**TASK PROMPT**
Take each line containing the word "code" and copy it.

**ENTRIES PROVIDED**
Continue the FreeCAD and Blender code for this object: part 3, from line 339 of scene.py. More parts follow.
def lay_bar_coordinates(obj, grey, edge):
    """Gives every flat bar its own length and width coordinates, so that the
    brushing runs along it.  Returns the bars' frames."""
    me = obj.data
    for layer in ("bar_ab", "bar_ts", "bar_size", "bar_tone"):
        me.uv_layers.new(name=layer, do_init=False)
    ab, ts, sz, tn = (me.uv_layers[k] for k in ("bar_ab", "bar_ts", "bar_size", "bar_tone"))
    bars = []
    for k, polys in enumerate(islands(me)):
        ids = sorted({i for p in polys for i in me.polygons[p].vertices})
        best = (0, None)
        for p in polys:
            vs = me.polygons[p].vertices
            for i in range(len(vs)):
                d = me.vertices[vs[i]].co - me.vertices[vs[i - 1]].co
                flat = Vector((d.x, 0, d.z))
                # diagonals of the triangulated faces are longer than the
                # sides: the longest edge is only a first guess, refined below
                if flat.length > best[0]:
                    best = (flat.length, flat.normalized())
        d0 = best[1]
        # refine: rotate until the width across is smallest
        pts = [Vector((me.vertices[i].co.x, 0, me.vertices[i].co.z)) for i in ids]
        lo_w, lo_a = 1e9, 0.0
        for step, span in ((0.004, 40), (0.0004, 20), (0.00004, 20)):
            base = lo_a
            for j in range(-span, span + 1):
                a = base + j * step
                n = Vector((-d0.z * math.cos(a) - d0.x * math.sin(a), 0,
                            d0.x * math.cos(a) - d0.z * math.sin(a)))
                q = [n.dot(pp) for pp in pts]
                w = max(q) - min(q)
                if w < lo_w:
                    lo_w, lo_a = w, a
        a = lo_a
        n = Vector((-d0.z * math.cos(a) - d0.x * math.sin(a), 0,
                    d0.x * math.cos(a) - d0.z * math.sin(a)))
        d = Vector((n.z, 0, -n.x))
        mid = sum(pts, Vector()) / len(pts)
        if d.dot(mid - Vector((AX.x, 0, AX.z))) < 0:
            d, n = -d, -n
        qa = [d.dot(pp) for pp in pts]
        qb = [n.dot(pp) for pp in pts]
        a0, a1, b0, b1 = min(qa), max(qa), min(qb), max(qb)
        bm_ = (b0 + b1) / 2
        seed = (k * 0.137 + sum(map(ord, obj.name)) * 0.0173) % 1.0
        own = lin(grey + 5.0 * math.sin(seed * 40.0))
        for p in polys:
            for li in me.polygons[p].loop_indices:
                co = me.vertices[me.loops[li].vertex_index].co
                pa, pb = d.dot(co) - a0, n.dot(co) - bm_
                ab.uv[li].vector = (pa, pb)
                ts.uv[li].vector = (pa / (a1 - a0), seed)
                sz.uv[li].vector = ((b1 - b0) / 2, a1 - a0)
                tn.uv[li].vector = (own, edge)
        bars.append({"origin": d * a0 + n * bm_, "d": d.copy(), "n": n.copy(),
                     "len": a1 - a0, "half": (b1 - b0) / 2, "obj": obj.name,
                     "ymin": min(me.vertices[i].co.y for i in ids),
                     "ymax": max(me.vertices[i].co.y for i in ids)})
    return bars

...

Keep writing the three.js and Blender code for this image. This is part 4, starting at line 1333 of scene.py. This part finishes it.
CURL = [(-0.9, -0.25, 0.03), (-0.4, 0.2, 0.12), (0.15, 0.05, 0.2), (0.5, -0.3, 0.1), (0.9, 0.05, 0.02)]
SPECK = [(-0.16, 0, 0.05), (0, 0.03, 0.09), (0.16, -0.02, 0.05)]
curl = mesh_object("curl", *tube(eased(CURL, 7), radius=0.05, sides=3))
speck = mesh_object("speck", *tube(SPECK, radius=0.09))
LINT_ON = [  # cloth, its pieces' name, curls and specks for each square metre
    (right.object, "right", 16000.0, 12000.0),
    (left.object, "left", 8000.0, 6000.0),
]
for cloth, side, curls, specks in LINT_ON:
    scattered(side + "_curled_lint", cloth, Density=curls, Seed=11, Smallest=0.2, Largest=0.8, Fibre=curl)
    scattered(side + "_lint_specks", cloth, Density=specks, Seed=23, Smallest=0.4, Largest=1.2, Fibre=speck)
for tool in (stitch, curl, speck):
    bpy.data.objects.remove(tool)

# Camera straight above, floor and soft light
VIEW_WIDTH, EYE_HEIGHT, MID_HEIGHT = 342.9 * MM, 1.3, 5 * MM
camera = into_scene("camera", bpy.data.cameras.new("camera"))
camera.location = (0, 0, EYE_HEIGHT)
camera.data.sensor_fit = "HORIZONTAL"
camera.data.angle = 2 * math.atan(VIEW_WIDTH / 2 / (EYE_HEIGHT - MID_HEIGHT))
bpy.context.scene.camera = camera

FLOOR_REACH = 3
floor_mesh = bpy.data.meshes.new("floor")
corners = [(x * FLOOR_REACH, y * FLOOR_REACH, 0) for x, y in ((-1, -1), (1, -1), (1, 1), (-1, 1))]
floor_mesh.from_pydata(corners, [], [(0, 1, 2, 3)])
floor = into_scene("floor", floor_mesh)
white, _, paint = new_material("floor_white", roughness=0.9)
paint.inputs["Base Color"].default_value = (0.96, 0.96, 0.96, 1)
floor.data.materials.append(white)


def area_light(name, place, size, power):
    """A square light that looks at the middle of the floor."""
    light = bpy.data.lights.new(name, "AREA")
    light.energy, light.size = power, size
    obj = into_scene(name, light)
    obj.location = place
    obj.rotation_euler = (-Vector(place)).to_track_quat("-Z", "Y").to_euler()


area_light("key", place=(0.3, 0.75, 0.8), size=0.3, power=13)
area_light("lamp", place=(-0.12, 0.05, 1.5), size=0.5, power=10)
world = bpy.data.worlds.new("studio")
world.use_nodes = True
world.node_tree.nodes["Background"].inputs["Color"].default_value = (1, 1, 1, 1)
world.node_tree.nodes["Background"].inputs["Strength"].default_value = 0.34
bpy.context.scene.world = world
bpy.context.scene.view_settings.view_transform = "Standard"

...

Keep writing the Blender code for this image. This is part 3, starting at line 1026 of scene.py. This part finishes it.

**SOLUTION TO THE EXERCISE**
Continue the FreeCAD and Blender code for this object: part 3, from line 339 of scene.py. More parts follow.
Keep writing the three.js and Blender code for this image. This is part 4, starting at line 1333 of scene.py. This part finishes it.
Keep writing the Blender code for this image. This is part 3, starting at line 1026 of scene.py. This part finishes it.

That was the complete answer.